The European Commission contributes €1.5 million to each capital of culture, but the bulk of the expenditure – roughly 80 percent – is taken up by the respective townhall and national government.

Riga was selected last year, together with the Swedish city of Umea, to be both capitals of culture in 2014.

Another Baltic capital – Vilnius of neighbouring Lithuania – carried this label last year. But the fallout of the economic crisis saw many projects downsized or slashed altogether.

"Vilnius was a catastrophe – they were not able to raise the money for the projects," said Robert Scott, head of the selection panel, while raising the question of more EU involvement and assistance when cash-strapped municipalities are not able to deliver on the promises made years before.

Political divergencies between the government and the local administration in Vilnius also added to the mix, as well as the bankruptcy of the main airliner, which isolated the city from its potential visitors.

Mr Usakovs rejected the idea that his city would follow a similar pattern. The biggest among the three Baltic capitals, Riga should be able to attract more sponsors and companies in funding this event, he said.

The Latvian politician also pledged to stay out of any decisions on the content of the exhibitions, concerts and art fairs.

"Us politicians shouldn't mess up the cultural programme, so we have selected innovative people, real artists, and we rely on them. Our job is to deal with the private sector, sponsorships, working with the airport, the airlines, finding money in advertising the city," he said.

The EU commission also encourages local and national politicians to stay out of taking decisions on the content of the projects – one of the issues which seems to have been the case in Lithuania last year.

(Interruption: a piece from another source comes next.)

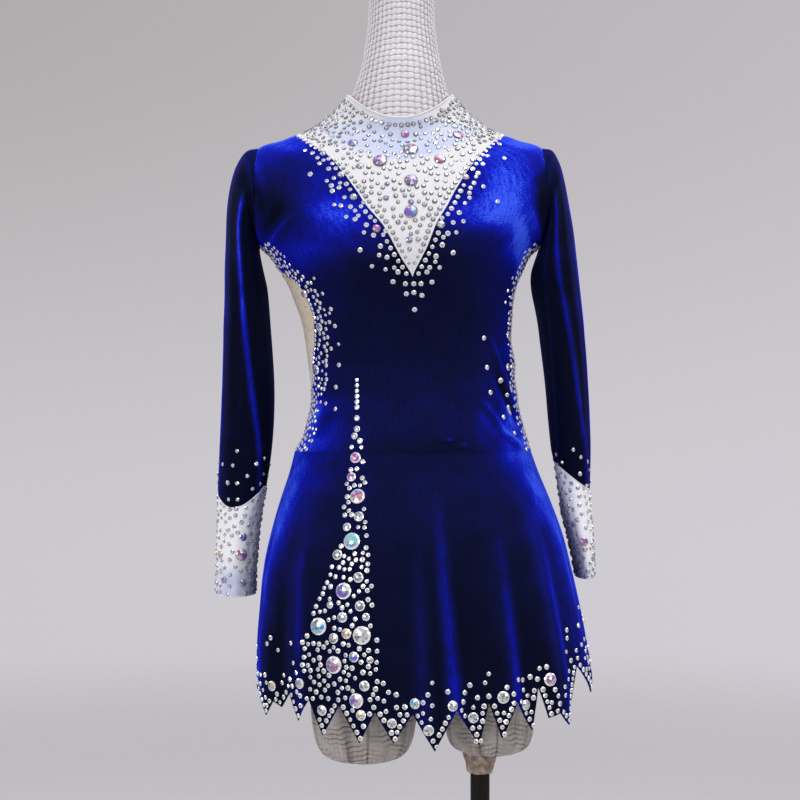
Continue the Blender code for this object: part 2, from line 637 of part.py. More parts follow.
def make_sleeve(side, rings, velvet_end, cuff_rings, velvet, mesh, group):
    right_side = side == "right"
    armhole = armhole_points(right_side)
    count = len(armhole)
    middle = armhole.mean(axis=0)
    armhole_turns = np.unwrap(np.arctan2(armhole[:, 1], middle[2] - armhole[:, 2]))
    armhole_turns -= armhole_turns[0]
    even_turns = np.arange(count) * 2 * math.pi / count
    sections = [armhole]
    for number, ring in enumerate(rings):
        share = (number + 1) / (len(rings) + 1)
        even = min(1.0, share / SHOULDER_SHARE)
        turns = armhole_turns + (even_turns - armhole_turns) * even
        section = sleeve_oval(turns, ring, CUFF_BACKSET * share)
        centre = section.mean(axis=0)
        section += unit(section - centre) * fold_lift(turns, share)[:, None]
        sections.append(section)
    end = sleeve_oval(even_turns, velvet_end, CUFF_BACKSET)
    end[:, 2] -= velvet_end.front_dip * np.maximum(0, -np.sin(even_turns)) ** 1.5
    sections.append(end)
    outer = np.array(sections)
    outward = 1.0 if right_side else -1.0
    inner = outer - VELVET_WALL * tube_normals(outer, outward)
    level = armhole - middle
    level[:, 0] = 0.0
    inner[0] = armhole - VELVET_WALL * unit(level)
    order = slice(None, None, -1)
    if right_side:
        tube("sleeve_right", outer[order], inner[order], velvet, group)
    else:
        tube("sleeve_left", outer, inner, velvet, group)

    top = outer[-1] - np.array([0.0, 0.0, SEAM_GAP])
    cuff = np.array([top] + [sleeve_oval(even_turns, ring, CUFF_BACKSET) for ring in cuff_rings])
    cuff_inner = cuff - MESH_WALL * tube_normals(cuff, outward)
    cuff_inner[0] = top + (inner[-1] - outer[-1]) * MESH_WALL / VELVET_WALL
    if right_side:
        tube("cuff_right", cuff[order], cuff_inner[order], mesh, group)
    else:
        tube("cuff_left", cuff, cuff_inner, mesh, group)


# Skirt

def skirt_column(name, height):
    heights = [ring.height for ring in SKIRT_RINGS]
    rows = np.interp(height, heights, np.arange(len(heights)))
    return smooth_column([getattr(ring, name) for ring in SKIRT_RINGS], rows)


def skirt_point(theta, height):
    # The skirt's outer surface: an oval that widens downwards, with standing folds that grow to the hem
    x, y = oval(theta, *(skirt_column(name, height) for name in ("right", "left", "front", "back")))
    lift = np.zeros_like(x)
    for fold in SKIRT_FOLDS:
        gap = np.angle(np.exp(1j * (theta - math.radians(fold.turn))))
        lift = lift + fold.height * np.exp(-(gap / math.radians(fold.half_width)) ** 2)
    lift = (lift - FOLD_REST) * skirt_column("fullness", height)
    return np.stack([x + lift * np.cos(theta), y + lift * np.sin(theta), height + 0 * x], axis=-1)


def skirt_normal(theta, height):
    step = 1e-3
    across = skirt_point(theta + step, height) - skirt_point(theta - step, height)
    up = skirt_point(theta, height + step) - skirt_point(theta, height - step)
    return unit(np.cross(across, up))


def hem_corners(spikes, first_turn, first_rise):
    # The turn and height of every notch and tip, from the notch at one side seam to the one at the other;
    # a notch lies half way between two tips
    notch_height = HEM_TIP_HEIGHT + SPIKE_LENGTH
    corners = [(first_turn, notch_height + first_rise)]
    for number, spike in enumerate(spikes):
        last = number == len(spikes) - 1
        notch_turn = first_turn + 180 if last else (spike.turn + spikes[number + 1].turn) / 2
        corners.append((spike.turn, HEM_TIP_HEIGHT + spike.tip_rise))
        corners.append((notch_turn, notch_height + spike.notch_rise))
    return np.array(corners).T


def make_skirt(name, spikes, first_turn, first_rise, finish, group):
    # Four columns to a straight-sided spike, with the side seams at notches, and rows drawn up evenly
    corner_turns, corner_heights = hem_corners(spikes, first_turn, first_rise)
    columns = np.arange(2 * len(corner_turns) - 1) / 2
    turns = np.interp(columns, np.arange(len(corner_turns)), corner_turns)
    hem = np.interp(turns, corner_turns, corner_heights)
    theta = np.repeat(np.radians(turns)[None, :], SKIRT_ROWS + 1, axis=0)
    share = np.linspace(0, 1, SKIRT_ROWS + 1)[:, None]
    seam = body_point(theta[0], HIP_SEAM)
    height = hem[None, :] + (seam[:, 2] - HIP_SEAM_GAP - hem)[None, :] * share
    outer = skirt_point(theta, height)
    normals = skirt_normal(theta, height)
    outer[-1] = seam - np.array([0.0, 0.0, HIP_SEAM_GAP])
    normals[-1] = body_normal(theta[0], HIP_SEAM)
    walls = (outer, outer - VELVET_WALL * normals)
    patch(name, *trim(*walls, first=SEAM_GAP / 2, last=SEAM_GAP / 2), finish, group)


# Dress form and stand

def closed_loft(name, rings, finish, group):
    # A solid through rings of points, from bottom to top, with flat ends
    rows, columns = rings.shape[:2]
    index = [[row * columns + j % columns for j in range(columns + 1)] for row in range(rows)]
    faces = grid_faces(index)
    faces.append(list(reversed(index[0][:-1])))
    faces.append(index[-1][:-1])
    return add_mesh(name, rings.reshape(-1, 3), faces, finish, group)


def form_ring(ring, turns):
    x, y = oval(turns, ring.right, ring.left, ring.front, ring.back)
    return np.stack([x, y, np.full_like(x, ring.height)], axis=-1)


def make_form(finish, group, cutters):
    turns = np.arange(FORM_COLUMNS) * 2 * math.pi / FORM_COLUMNS
    rings = [form_ring(ring, turns) for ring in FORM_HIPS]
    for at in range(HIP_SEAM, COLLAR_EDGE + 1):
        inset = VELVET_WALL + float(station_column("ease", at))
        rings.append(body_point(turns, at) - inset * body_normal(turns, at))
    rings += [form_ring(ring, turns) for ring in FORM_NECK]
    form = closed_loft("dress_form", np.array(rings), finish, group)
    stub_turns = np.arange(STUB_COLUMNS) * 2 * math.pi / STUB_COLUMNS
    stubs = (
        ("right_stub", RIGHT_STUB_X, RIGHT_STUB_RINGS),
        ("left_stub", LEFT_STUB_X, LEFT_STUB_RINGS),
    )
    for name, x, stub in stubs:
        sections = []
        for ring in stub:
            side = ring.half_width * np.cos(stub_turns) + x
            deep = ring.half_depth * np.sin(stub_turns) + STUB_SET_BACK
            sections.append(np.stack([side, deep, np.full_like(side, ring.height)], axis=-1))
        solid = closed_loft(name, np.array(sections), finish, cutters)
        join = form.modifiers.new(name, "BOOLEAN")
        join.operation = "UNION"
        join.solver = "EXACT"
        join.object = solid
    return form


def add_turned(name, rings, x, finish, group):
    # A round solid from a cone primitive: bottom and top heights and diameters
    (low, low_diameter), (high, high_diameter) = rings
    shape = bmesh.new()
    bmesh.ops.create_cone(
        shape, cap_ends=True, segments=32,
        radius1=low_diameter / 2, radius2=high_diameter / 2, depth=high - low,
    )
    mesh = bpy.data.meshes.new(name)
    shape.to_mesh(mesh)
    shape.free()
    mesh.materials.append(finish)
    mesh.shade_smooth()
    mesh.set_sharp_from_angle(angle=math.radians(30))
    piece = bpy.data.objects.new(name, mesh)
    piece.location = (x, 0.0, (low + high) / 2)
    group.objects.link(piece)
    return piece


def make_stand(metal, wrap, group):
    base_ends = ((0.0, BASE_DIAMETER), (BASE_THICKNESS, BASE_DIAMETER))
    base = add_turned("base_plate", base_ends, 0.0, metal, group)
    edge = base.modifiers.new("edge", "BEVEL")
    edge.width = BASE_EDGE
    edge.segments = 1
    edge.limit_method = "ANGLE"
    socket_top = LEFT_STUB_RINGS[0].height - STAND_GAP
    socket_end = socket_top - SOCKET_LENGTH
    post_ends = (
        (BASE_THICKNESS + STAND_GAP, POST_DIAMETER),
        (socket_end - STAND_GAP, POST_DIAMETER),
    )
    add_turned("stand_post", post_ends, POST_X, metal, group)
    socket_ends = ((socket_end, SOCKET_END_DIAMETER), (socket_top, SOCKET_TOP_DIAMETER))
    add_turned("post_socket", socket_ends, POST_X, wrap, group)


# Large set stones

def raise_stones(group, cutters):
    # Each stone is a low frustum joined to its panel's outer side, where a line from the front meets it
    for piece in group.objects:
        stones = [stone for stone in STONES if stone.piece == piece.name]
        if not stones:
            continue
        panel = bmesh.new()
        panel.from_mesh(piece.data)
        seats = BVHTree.FromBMesh(panel)
        shape = bmesh.new()
        for stone in stones:
            seat, normal = seats.ray_cast(Vector((stone.x, -1.0, stone.z)), Vector((0.0, 1.0, 0.0)))[:2]
            rise = stone.diameter * STONE_RISE
            depth = rise + STONE_SINK
            turn = normal.to_track_quat("Z", "Y").to_matrix().to_4x4()
            place = Matrix.Translation(seat + normal * (depth / 2 - STONE_SINK)) @ turn
            bmesh.ops.create_cone(
                shape, cap_ends=True, segments=STONE_SIDES, matrix=place,
                radius1=stone.diameter / 2, radius2=stone.diameter / 2 * STONE_TABLE, depth=depth,
            )
        mesh = bpy.data.meshes.new(piece.name + "_stones")
        shape.to_mesh(mesh)
        shape.free()
        panel.free()
        solid = bpy.data.objects.new(piece.name + "_stones", mesh)
        cutters.objects.link(solid)
        join = piece.modifiers.new("stones", "BOOLEAN")
        join.operation = "UNION"
        join.solver = "EXACT"
        join.object = solid


def main():
    clear_scene()
    group = make_collection(OBJECT_NAME)
    cutters = make_collection(OBJECT_NAME + "_cutters")
    velvet = {
        name: make_finish("royal blue stretch velvet, " + name, (0.010, 0.014, 0.250), 0.55)
        for name in ("front", "back", "right sleeve", "left sleeve", "skirt front", "skirt back")
    }
    mesh = {
        name: make_finish("ivory fine mesh, " + name, (0.78, 0.77, 0.80), 0.75)
        for name in ("front yoke", "back yokes", "collar", "inserts", "right cuff", "left cuff")
    }
    make_front(velvet["front"], group)
    make_back(velvet["back"], group)
    make_front_yoke(mesh["front yoke"], group)
    make_back_yokes(mesh["back yokes"], group)
    make_collar(mesh["collar"], group)
    make_inserts(mesh["inserts"], group)
    make_sleeve("right", RIGHT_SLEEVE_RINGS, RIGHT_VELVET_END, RIGHT_CUFF_RINGS,
                velvet["right sleeve"], mesh["right cuff"], group)
    make_sleeve("left", LEFT_SLEEVE_RINGS, LEFT_VELVET_END, LEFT_CUFF_RINGS,
                velvet["left sleeve"], mesh["left cuff"], group)
    make_skirt("skirt_front", FRONT_SPIKES, 180, RIGHT_SEAM_RISE, velvet["skirt front"], group)
    make_skirt("skirt_back", BACK_SPIKES, 0, LEFT_SEAM_RISE, velvet["skirt back"], group)
    make_form(make_finish("white knitted net over foam", (0.80, 0.79, 0.80), 0.85), group, cutters)
    metal = make_finish("dark brown painted steel", (0.030, 0.020, 0.018), 0.35, 0.6)
    wrap = make_finish("tan moulded socket", (0.32, 0.20, 0.12), 0.6)
    make_stand(metal, wrap, group)
    raise_stones(group, cutters)
    for solid in cutters.objects:
        solid.hide_render = True
        solid.display_type = "WIRE"


main()
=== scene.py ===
# An ice skating dress on a limbless dress form: stretch velvet with a fine mesh yoke, collar, waist inserts
# and cuffs, set stones, the knitted net over the form, and the stand.
# Metres, +Z up. The wearer faces -Y, and the wearer's right side is at -X.
import math
from collections import namedtuple

import bmesh
import bpy
import numpy as np
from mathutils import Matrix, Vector
from mathutils.bvhtree import BVHTree


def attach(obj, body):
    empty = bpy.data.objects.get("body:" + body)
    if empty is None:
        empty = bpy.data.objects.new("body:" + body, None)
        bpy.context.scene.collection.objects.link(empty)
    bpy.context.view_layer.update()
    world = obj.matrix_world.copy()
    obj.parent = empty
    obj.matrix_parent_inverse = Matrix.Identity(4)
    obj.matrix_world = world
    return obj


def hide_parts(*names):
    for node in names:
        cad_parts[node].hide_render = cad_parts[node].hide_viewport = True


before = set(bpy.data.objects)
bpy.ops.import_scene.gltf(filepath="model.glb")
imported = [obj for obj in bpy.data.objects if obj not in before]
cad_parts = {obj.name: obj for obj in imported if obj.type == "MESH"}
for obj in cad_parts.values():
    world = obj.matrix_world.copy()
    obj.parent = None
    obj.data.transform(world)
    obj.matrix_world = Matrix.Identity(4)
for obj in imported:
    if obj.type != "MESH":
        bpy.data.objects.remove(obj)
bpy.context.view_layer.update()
print("frame loaded:", len(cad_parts), "solids")

tau = 2 * math.pi


# Small helpers for curves and surfaces

def unit(vectors):
    return vectors / np.maximum(np.linalg.norm(vectors, axis=-1, keepdims=True), 1e-12)


def smoothRows(values, at):
    # Catmull-Rom: a cubic between two rows whose slopes are half the step between the rows on either side
    values = np.asarray(values, dtype=float)
    at = np.clip(np.asarray(at, dtype=float), 0.0, len(values) - 1.0)
    row = np.minimum(np.floor(at).astype(int), len(values) - 2)
    part = (at - row).reshape(at.shape + (1,) * (values.ndim - 1))
    before = values[np.maximum(row - 1, 0)]
    start = values[row]
    end = values[row + 1]
    after = values[np.minimum(row + 2, len(values) - 1)]
    bend = 2 * before - 5 * start + 4 * end - after
    twist = 3 * start - before - 3 * end + after
    return start + 0.5 * part * (end - before + part * (bend + part * twist))


def tableColumn(cut, name, at):
    # One named column of a cut's table, read smoothly at fractional rows
    place = cut["columns"].split().index(name)
    return smoothRows([row[place] for row in cut["rows"]], at)


def oval(theta, right, left, front, back, swell=0.06):
    # x = middle + half width times cos, y = depth times sin, both swollen a little at the corners
    c = np.cos(theta)
    s = np.sin(theta)
    depth = np.where(s < 0, -front, back)
    x = (right + left) / 2 + (left - right) / 2 * c * (1 + swell * s * s)
    y = depth * s * (1 + swell * c * c)
    return x, y


def bump(distance, width):
    # A bell curve: 1 at the middle, falling to 0 over about twice its width
    return np.exp(-(distance / width) ** 2)


def turnGap(theta, centre):
    # The signed turn from centre to theta, in radians
    return np.angle(np.exp(1j * (theta - centre)))


def turnBump(theta, centre, width):
    # A bell curve round a ring, with its middle and its width in degrees
    return bump(turnGap(theta, np.radians(centre)), math.radians(width))


def surfaceNormal(point, theta, rise, step=1e-3):
    # Across the surface crossed with up it, each from a short step to either side
    across = point(theta + step, rise) - point(theta - step, rise)
    up = point(theta, rise + step) - point(theta, rise - step)
    return unit(np.cross(across, up))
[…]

As for the national audit carried out in Vilnius after allegation of misused funds, the EU executive is not aware of any problems regarding the community money.

"It was just bad timing, due to the economic crisis Vilnius wasn't able to profit as much from this scheme as other cities did in the past," Dennis Abbott, a spokesman for the EU culture commissioner told this website.

A study carried out by the commission for the 1995-2004 period showed that the tourism industry benefits the most from the scheme, with an average increase of 12 percent in overnights stays per city when compared to the previous year. The year following the event, the number of overnights stays is higher than the level before the event as well.

This year's capitals of culture are Istanbul (Turkey), Essen for the Ruhr (Germany) and Pecs (Hungary).